Fatty-Acid Oxidation Does What?!


Figure 1. FAO pathway highlighting the role of CPT1A and the importance of acetyl-CoA.  Source:http://www.kegg.jp/kegg-bin/show_pathway?ko00071+K08765

A recent study ofangiogenesis, or blood-vessel formation, lead to an important, and surprising discovery concerning the role of fatty-acid oxidation on the proliferation of endothelial cells. Endothelial cells are a type of vascular cells, and during child development the over-proliferation of these cells can lead to retinopathy of prematurity, and eventually, vision loss. In hopes of finding a drug target that can prevent or cure this phenotype, schoors et al performed an analysis of the essential metabolites and process involved in angiogenesis.

Due to its significance, the process of blood-vessel formation has been studied quite thoroughly. As cells divide to create new blood-vessels, energy and DNA precursors are needed. Most other, well-studied, cells metabolize sugars and amino acids to produce energy and dNTPs, respectively. An essential player in both of these pathways is acetyl-CoA. Since energy sources for angiogenesis have been discovered, the Schoors et al article focused on studying the roles and sources of acetyl-CoA in this process.

One of the main sources of acetyl-CoA in a cell is fatty-acid oxidation (FAO), which is the breakdown of long fatty-acid chains into smaller molecules. Each one of these “units” consists of two carbons attached to co-enzyme A, making acetyl-CoA. To understand the role of FAO in blood-vessel formation, Schoors et al knocked down the gene responsible for an important enzyme in FAO, cartinine palmitoltranferase 1A (CPT1A). The CPT1A knock-down exhibited suppressed proliferation of endothelial cells (EC), confirming that FAO plays a major role in the process.

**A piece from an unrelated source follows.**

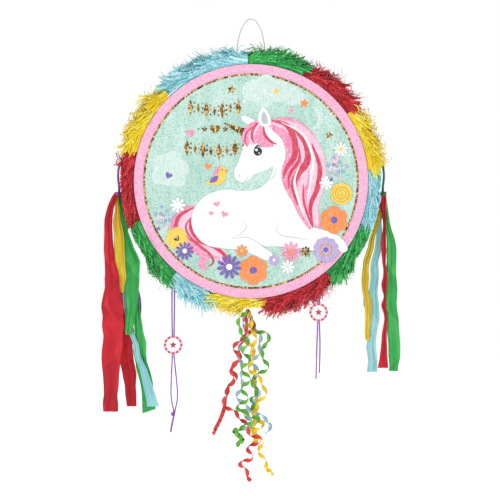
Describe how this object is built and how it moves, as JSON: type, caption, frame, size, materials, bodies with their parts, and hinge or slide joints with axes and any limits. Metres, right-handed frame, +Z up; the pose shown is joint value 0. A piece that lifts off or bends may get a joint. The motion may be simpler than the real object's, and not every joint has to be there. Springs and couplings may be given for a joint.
{
  "type": "hanging pull-ribbon pinata",
  "caption": "Round card drum pinata with a crepe fringe, a ribbon-pulled trap door, streamer tassels, tagged pull strings and a hanging loop.",
  "frame": {"origin": "the underside of the hanging loop's apex, where it rests on a hook", "axes": "+Z up, -Y out of the decorated face, +X to the right as seen from the front"},
  "size_m": [0.528, 0.0778, 0.8231],
  "materials": {
    "kraft_card": "plain corrugated card",
    "chipboard": "grey board",
    "pink_card": "printed card with a fine glitter",
    "mint_card": "printed card with a fine glitter",
    "crepe_blue": "crepe paper",
    "crepe_green": "crepe paper",
    "crepe_red": "crepe paper",
    "crepe_yellow": "crepe paper",
    "ribbon_blue": "pearly curling ribbon",
    "ribbon_green": "curling ribbon",
    "ribbon_red": "curling ribbon",
    "ribbon_yellow": "curling ribbon",
    "ribbon_purple": "satin curling ribbon",
    "white_cord": "twisted cord",
    "paper_tape": "gummed paper tape",
    "tag_paper": "coated sticker"
  },
  "bodies": {
    "hanging_loop": {"hanging_cord": "white_cord"},
    "drum": {"front_panel": "kraft_card", "back_panel": "kraft_card", "pink_face_sheet": "pink_card", "mint_face_sheet": "mint_card", "rim_band": "chipboard", "cord_pad": "chipboard", "knot_left": "white_cord", "knot_right": "white_cord", "hinge_tape_rim_leaf": "paper_tape", "left_tie_anchor": "ribbon_purple", "right_tie_anchor": "ribbon_green", "fringe_01_green": "crepe_green", "fringe_02_red": "crepe_red", "fringe_03_yellow": "crepe_yellow", "fringe_04_blue": "crepe_blue", "fringe_05_green": "crepe_green", "fringe_06_red": "crepe_red", "fringe_08_blue": "crepe_blue", "fringe_09_green": "crepe_green", "fringe_10_red": "crepe_red", "fringe_11_yellow": "crepe_yellow", "fringe_12_blue": "crepe_blue"},
    "fill_flap": {"fill_flap": "kraft_card"},
    "trap_door": {"trap_door": "chipboard", "hinge_tape_door_leaf": "paper_tape", "fringe_07_yellow": "crepe_yellow", "ribbon_bundle": "ribbon_purple"},
    "pull_ribbons": {"pull_ribbon_green_front": "ribbon_green", "pull_ribbon_red_long": "ribbon_red", "pull_ribbon_yellow_long": "ribbon_yellow", "pull_ribbon_blue_left": "ribbon_blue", "pull_ribbon_red_curl": "ribbon_red", "pull_ribbon_green_back": "ribbon_green", "pull_ribbon_blue_right": "ribbon_blue", "pull_ribbon_yellow_back": "ribbon_yellow"},
    "left_tie": {"left_tie_ribbon": "ribbon_purple"},
    "left_tassel": {"left_streamer_red_front": "crepe_red", "left_streamer_yellow": "crepe_yellow", "left_streamer_green_short": "crepe_green", "left_streamer_blue": "crepe_blue", "left_streamer_green_long": "crepe_green", "left_streamer_red_back": "crepe_red", "left_tail_ribbon": "ribbon_purple"},
    "right_tie": {"right_tie_ribbon": "ribbon_green"},
    "right_tassel": {"right_streamer_dark_red": "crepe_red", "right_streamer_green": "crepe_green", "right_streamer_yellow": "crepe_yellow", "right_streamer_blue": "crepe_blue", "right_tail_ribbon": "ribbon_purple"},
    "left_pull_string": {"left_string_1": "ribbon_purple", "left_string_2": "ribbon_purple", "left_tag_front": "tag_paper", "left_tag_back": "tag_paper"},
    "right_pull_string": {"right_string_1": "ribbon_purple", "right_string_2": "ribbon_purple", "right_tag_front": "tag_paper", "right_tag_back": "tag_paper"}
  },
  "joints": [
    {"name": "drum_swing", "type": "hinge", "parent": "hanging_loop", "child": "drum", "pos_m": [0, 0, -0.08742], "axis": [1, 0, 0], "range_deg": [-35, 35]},
    {"name": "fill_flap_crease", "type": "hinge", "parent": "drum", "child": "fill_flap", "pos_m": [0, 0.038, -0.15975], "axis": [1, 0, 0], "range_deg": [0, 110]},
    {"name": "trap_door_hinge", "type": "hinge", "parent": "drum", "child": "trap_door", "pos_m": [-0.06724, 0, -0.48419], "axis": [0, 1, 0], "range_deg": [0, 70]},
    {"name": "pull_ribbons_hang", "type": "hinge", "parent": "trap_door", "child": "pull_ribbons", "pos_m": [-0.006, 0, -0.51722], "axis": [0, 1, 0], "range_deg": [-70, 0]},
    {"name": "left_tie_swing", "type": "hinge", "parent": "drum", "child": "left_tie", "pos_m": [-0.22947, 0, -0.25078], "axis": [0, 1, 0], "range_deg": [0, 45]},
    {"name": "left_tassel_swing", "type": "hinge", "parent": "left_tie", "child": "left_tassel", "pos_m": [-0.235, 0, -0.303], "axis": [1, 0, 0], "range_deg": [-25, 25]},
    {"name": "right_tie_swing", "type": "hinge", "parent": "drum", "child": "right_tie", "pos_m": [0.22947, 0, -0.25078], "axis": [0, -1, 0], "range_deg": [0, 45]},
    {"name": "right_tassel_swing", "type": "hinge", "parent": "right_tie", "child": "right_tassel", "pos_m": [0.235, 0, -0.303], "axis": [1, 0, 0], "range_deg": [-25, 25]},
    {"name": "left_string_swing", "type": "hinge", "parent": "drum", "child": "left_pull_string", "pos_m": [-0.137, -0.0255, -0.44598], "axis": [0, 1, 0], "range_deg": [-12, 12]},
    {"name": "right_string_swing", "type": "hinge", "parent": "drum", "child": "right_pull_string", "pos_m": [0.119, -0.0255, -0.46011], "axis": [0, 1, 0], "range_deg": [-12, 12]}
  ],
  "couplings": [
    {"joint": "pull_ribbons_hang", "follows": "trap_door_hinge", "ratio": -1}
  ]
}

What surprised the authors the most, however, was the nature of the role of FAO in angiogenesis. Before making their discovery, the authors performed many experiments to rule out the logical possibilities for the impaired EC proliferation that they observed. They were able to rule out ATP production and redox imbalance as reasons for impairing the

process. The next step that the authors took was unexpected, and it led to unforeseen findings. They questioned whether FAO played a role in nucleotide synthesis, and surprisingly, the results confirmed their suspicions. It was found that fatty-acid oxidation supplied EC cells with carbons necessary for fueling the TCA cycle, which produces dNTP building blocks such as aspartate.

This is an astonishing new discovery that can possibly lead to the creation of a drug that inhibits FAO in newborns affected with retinopathy of prematurity. The next step, for now, will be to study the role, if any, of FAO in tumor vascularization.

1. Schoors, S. et alNature 520, 192-197 (2005).